#### Task to carry out
Which lines run from the first one up to and including the one with "own Object coordinates."? Print exactly those.

☆ ☆ ☆ ☆ ☆ ☆ ☆

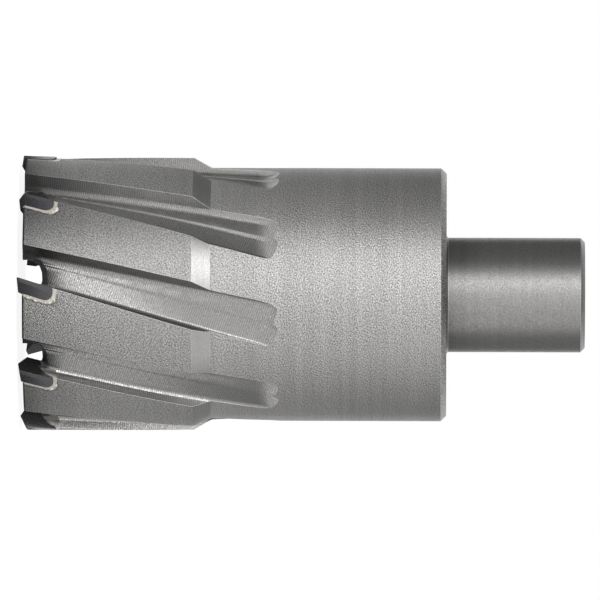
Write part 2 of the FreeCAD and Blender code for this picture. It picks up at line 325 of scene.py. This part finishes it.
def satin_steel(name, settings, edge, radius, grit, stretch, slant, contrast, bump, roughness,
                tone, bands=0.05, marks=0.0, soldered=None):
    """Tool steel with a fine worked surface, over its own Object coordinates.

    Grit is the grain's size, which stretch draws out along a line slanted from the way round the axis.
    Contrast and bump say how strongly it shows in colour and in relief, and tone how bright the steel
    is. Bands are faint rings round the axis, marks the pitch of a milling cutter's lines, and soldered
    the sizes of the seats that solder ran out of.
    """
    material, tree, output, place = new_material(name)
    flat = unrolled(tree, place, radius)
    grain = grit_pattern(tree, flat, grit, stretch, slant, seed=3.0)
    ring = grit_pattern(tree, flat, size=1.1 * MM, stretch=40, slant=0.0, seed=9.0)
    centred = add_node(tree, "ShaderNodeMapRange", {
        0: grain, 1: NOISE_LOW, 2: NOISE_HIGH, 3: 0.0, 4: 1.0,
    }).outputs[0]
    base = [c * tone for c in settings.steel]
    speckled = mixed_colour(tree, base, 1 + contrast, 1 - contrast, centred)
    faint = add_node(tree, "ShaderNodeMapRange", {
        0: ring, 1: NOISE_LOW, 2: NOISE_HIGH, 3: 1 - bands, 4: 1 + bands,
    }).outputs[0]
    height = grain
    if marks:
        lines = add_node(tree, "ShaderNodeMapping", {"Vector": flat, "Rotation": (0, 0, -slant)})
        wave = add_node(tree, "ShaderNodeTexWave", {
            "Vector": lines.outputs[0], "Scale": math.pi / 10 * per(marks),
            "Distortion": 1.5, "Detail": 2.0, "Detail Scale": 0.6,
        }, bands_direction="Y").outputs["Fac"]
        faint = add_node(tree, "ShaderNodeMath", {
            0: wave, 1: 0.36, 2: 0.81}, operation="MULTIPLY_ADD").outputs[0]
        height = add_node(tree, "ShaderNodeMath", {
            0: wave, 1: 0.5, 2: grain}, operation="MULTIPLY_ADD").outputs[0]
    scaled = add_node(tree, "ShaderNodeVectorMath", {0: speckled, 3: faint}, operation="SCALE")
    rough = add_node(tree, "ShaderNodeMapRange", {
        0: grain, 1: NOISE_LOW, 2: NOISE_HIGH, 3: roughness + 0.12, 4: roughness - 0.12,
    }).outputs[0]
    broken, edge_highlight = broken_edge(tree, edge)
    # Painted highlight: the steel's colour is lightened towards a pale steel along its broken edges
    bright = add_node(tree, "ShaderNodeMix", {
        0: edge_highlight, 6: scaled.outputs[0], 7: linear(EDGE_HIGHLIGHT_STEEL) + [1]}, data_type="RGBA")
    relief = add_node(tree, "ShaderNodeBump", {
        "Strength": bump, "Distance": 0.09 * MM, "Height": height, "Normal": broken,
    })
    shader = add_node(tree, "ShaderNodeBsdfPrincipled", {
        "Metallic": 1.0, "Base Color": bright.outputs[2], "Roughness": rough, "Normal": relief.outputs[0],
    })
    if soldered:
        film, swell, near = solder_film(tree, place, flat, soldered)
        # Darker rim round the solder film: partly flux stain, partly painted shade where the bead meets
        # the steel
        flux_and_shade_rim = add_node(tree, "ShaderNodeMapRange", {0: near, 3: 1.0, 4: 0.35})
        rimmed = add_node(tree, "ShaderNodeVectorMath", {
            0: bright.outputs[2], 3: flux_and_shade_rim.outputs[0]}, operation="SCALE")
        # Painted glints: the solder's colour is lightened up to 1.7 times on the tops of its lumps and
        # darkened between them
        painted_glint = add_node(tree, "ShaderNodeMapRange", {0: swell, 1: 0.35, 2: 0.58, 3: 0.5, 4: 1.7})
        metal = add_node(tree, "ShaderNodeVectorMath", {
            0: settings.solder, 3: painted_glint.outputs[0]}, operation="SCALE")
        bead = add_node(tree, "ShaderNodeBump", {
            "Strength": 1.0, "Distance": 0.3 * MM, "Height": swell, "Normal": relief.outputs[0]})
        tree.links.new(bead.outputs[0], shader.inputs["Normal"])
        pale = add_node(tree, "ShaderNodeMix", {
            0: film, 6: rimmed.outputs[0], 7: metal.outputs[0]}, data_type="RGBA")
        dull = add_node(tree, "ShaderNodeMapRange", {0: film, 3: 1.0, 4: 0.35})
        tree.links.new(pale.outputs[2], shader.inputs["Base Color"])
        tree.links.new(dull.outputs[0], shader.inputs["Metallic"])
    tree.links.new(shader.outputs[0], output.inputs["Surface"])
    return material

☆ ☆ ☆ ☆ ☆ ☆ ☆

#### Solved problem
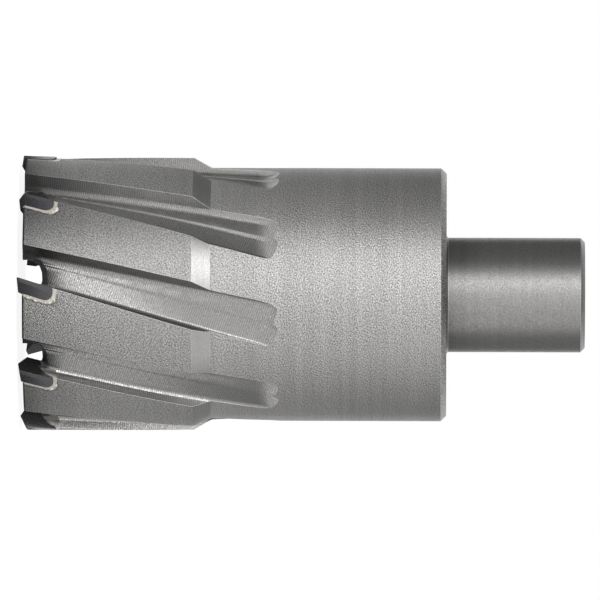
Write part 2 of the FreeCAD and Blender code for this picture. It picks up at line 325 of scene.py. This part finishes it.
def satin_steel(name, settings, edge, radius, grit, stretch, slant, contrast, bump, roughness,
                tone, bands=0.05, marks=0.0, soldered=None):
    """Tool steel with a fine worked surface, over its own Object coordinates.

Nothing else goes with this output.